## DATASET CONTENT
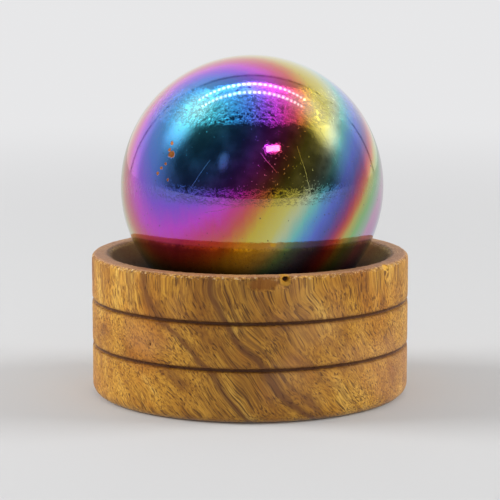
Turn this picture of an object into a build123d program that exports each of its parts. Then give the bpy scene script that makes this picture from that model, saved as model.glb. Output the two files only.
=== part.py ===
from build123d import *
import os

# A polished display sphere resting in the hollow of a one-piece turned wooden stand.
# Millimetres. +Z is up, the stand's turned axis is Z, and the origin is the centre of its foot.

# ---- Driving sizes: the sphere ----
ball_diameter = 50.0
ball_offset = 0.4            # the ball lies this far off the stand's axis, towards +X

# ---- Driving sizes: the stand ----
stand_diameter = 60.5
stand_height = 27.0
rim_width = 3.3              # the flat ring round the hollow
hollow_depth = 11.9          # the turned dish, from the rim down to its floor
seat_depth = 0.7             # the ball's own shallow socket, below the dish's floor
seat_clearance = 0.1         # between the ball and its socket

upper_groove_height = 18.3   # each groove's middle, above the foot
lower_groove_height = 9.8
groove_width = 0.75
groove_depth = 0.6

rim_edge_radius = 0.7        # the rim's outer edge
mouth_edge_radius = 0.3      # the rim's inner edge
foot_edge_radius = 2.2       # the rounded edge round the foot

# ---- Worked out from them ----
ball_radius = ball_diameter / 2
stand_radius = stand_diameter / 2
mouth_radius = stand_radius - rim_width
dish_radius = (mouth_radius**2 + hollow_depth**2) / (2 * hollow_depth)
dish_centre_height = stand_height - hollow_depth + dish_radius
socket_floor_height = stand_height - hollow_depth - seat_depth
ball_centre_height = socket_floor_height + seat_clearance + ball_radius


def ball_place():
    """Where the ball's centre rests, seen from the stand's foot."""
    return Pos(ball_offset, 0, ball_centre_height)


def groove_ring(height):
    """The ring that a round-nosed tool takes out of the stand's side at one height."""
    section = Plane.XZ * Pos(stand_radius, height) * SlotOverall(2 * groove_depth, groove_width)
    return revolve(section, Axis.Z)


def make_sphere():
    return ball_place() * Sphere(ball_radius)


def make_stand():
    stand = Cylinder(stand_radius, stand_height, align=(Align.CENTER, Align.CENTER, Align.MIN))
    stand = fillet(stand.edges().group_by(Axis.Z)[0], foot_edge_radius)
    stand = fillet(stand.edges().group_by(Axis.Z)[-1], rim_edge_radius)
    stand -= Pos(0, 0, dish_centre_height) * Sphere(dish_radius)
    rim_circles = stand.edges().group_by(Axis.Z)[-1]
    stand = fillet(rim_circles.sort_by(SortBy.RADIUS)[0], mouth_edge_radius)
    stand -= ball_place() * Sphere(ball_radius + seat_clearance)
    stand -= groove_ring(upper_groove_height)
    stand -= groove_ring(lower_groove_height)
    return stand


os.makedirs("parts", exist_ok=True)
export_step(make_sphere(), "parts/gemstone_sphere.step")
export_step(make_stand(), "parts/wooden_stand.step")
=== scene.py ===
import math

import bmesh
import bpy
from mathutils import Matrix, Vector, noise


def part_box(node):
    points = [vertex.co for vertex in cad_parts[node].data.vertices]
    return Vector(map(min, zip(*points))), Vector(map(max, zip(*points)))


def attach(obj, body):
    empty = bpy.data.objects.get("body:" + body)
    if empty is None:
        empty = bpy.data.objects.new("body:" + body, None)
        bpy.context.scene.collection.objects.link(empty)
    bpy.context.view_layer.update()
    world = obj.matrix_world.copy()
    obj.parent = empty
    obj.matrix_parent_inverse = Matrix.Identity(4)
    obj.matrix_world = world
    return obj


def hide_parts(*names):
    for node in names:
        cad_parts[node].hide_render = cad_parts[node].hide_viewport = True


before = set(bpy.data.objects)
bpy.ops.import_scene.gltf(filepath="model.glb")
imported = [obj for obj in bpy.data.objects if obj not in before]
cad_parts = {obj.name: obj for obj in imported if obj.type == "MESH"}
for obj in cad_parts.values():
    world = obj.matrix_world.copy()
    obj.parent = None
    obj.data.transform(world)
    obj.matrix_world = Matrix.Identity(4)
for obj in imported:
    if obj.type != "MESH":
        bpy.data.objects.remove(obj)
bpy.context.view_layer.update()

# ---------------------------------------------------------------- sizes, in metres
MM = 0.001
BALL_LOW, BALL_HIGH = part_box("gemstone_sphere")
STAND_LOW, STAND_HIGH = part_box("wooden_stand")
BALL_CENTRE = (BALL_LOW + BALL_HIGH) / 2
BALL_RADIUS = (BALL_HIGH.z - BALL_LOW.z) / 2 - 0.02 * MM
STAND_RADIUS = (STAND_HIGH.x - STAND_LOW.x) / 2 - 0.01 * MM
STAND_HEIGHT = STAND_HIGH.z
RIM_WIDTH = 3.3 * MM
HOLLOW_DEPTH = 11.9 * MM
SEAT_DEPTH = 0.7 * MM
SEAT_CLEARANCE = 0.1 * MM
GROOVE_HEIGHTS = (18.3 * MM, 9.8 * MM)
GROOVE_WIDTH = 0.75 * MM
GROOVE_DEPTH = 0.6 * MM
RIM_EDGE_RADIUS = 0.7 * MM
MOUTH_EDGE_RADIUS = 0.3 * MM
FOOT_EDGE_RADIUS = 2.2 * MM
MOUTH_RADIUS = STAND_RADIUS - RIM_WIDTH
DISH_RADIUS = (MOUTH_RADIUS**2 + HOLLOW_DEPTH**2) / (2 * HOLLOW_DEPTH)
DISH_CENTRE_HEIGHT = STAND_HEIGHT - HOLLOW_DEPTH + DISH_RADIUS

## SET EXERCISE
Nothing but the lines from the one with "rim_circles = stand.edges().group_by(Axis.Z)[-1]" to the one with "bpy.data.objects.remove(obj)" should be echoed, both of them included, exactly as written.

## THE REPLY
    rim_circles = stand.edges().group_by(Axis.Z)[-1]
    stand = fillet(rim_circles.sort_by(SortBy.RADIUS)[0], mouth_edge_radius)
    stand -= ball_place() * Sphere(ball_radius + seat_clearance)
    stand -= groove_ring(upper_groove_height)
    stand -= groove_ring(lower_groove_height)
    return stand


os.makedirs("parts", exist_ok=True)
export_step(make_sphere(), "parts/gemstone_sphere.step")
export_step(make_stand(), "parts/wooden_stand.step")
=== scene.py ===
import math

import bmesh
import bpy
from mathutils import Matrix, Vector, noise


def part_box(node):
    points = [vertex.co for vertex in cad_parts[node].data.vertices]
    return Vector(map(min, zip(*points))), Vector(map(max, zip(*points)))


def attach(obj, body):
    empty = bpy.data.objects.get("body:" + body)
    if empty is None:
        empty = bpy.data.objects.new("body:" + body, None)
        bpy.context.scene.collection.objects.link(empty)
    bpy.context.view_layer.update()
    world = obj.matrix_world.copy()
    obj.parent = empty
    obj.matrix_parent_inverse = Matrix.Identity(4)
    obj.matrix_world = world
    return obj


def hide_parts(*names):
    for node in names:
        cad_parts[node].hide_render = cad_parts[node].hide_viewport = True


before = set(bpy.data.objects)
bpy.ops.import_scene.gltf(filepath="model.glb")
imported = [obj for obj in bpy.data.objects if obj not in before]
cad_parts = {obj.name: obj for obj in imported if obj.type == "MESH"}
for obj in cad_parts.values():
    world = obj.matrix_world.copy()
    obj.parent = None
    obj.data.transform(world)
    obj.matrix_world = Matrix.Identity(4)
for obj in imported:
    if obj.type != "MESH":
        bpy.data.objects.remove(obj)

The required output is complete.